Aaron Donohoe studies global scale climate dynamics with a focus on how energy moves through the climate system via radiative and dynamical processes. Large scale energy fluxes control the spatial-temporal distribution of atmospheric and surface temperature, the hydrological cycle and the strength and location of storm tracks (i.e weather systems). His work attempts to understand the controls of climate and climate variability from the perspective of global scale energy fluxes in the atmosphere and ocean.
Selected Projects:
Southern Ocean warming – The spatial pattern of temperature changes over the last several decades shows a pronounced contrast between the high latitudes of the two hemispheres; the Arctic warmed more than any other region on the planet, whereas the Southern Ocean adjacent to Antarctica has actually been cooling on average (Figure 1). Given the widespread evidence of increased greenhouse forcing and associated global energy imbalance resulting in energy accumulation in the climate system at the global scale, a key question is, why hasn’t the Southern Ocean warmed? Previous explanations of this climate paradox include: 1. deep mixed layers in the high-latitude Southern Ocean allowing heat taken up at the surface to be stored at depth 2. increased surface westerly winds associated with ozone depletion resulting in stronger equatorward oceanic advection of cold water, or 3. surface freshening due to enhanced rainfall or glacial runoff resulting in less upward mixing of heat from warm sub-surface water.
Figure 1. Spatial pattern of sea surface temperature trends since 1950 calculated from NOAA’s Extended Reconstructed Sea Surface Temperature version 3b (Smith et al. 2008).

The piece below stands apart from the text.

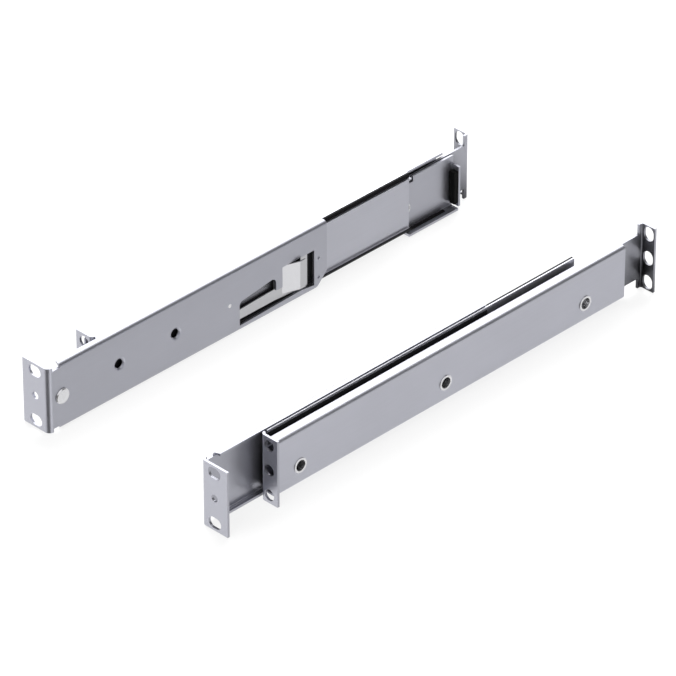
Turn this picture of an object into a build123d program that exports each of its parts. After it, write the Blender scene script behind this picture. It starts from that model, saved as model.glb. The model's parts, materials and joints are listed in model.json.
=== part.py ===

A new study argues that the climatological ocean overturning circulation is responsible for delayed Southern Ocean warming. Circumpolar surface westerlies continually advect surface water equatorward and pull deep, old water — which has not been exposed to the surface for centuries—up to the surface around Antarctica. As a result, as the surface waters of the high-latitude Southern Ocean are heated, they are continually advected equatorward and replaced by the deep, old water that has not been impacted by decades of anthropogenic climate forcing. Indeed, large quantities of energy are entering the high-latitude Southern Ocean, but this energy ends up accumulating in the water column in the lower-latitudes of the Southern Ocean, on the equatorward flank of the Antarctic Circumpolar Current (Figure 2). As a result, the high-latitude Southern Ocean will take centuries to warm despite the surface energy input, even in the absence of changing winds or freshwater sources.
Figure 2. (A) 30 year trends of the ocean heat uptake (blue) and full-depth ocean energy accumulation (red) in historical CMIP5 simulations (1982-2012) — units of ZJ per degree latitude band per decade. The shading indicates one standard deviation spread across the ensemble of models. (B) Depth-latitude cross section of temperature trends over the same period co-plotted with the climatological meridional overturning streamfunction (4 Sv contour interval) with sense of motion indicated by the black arrows.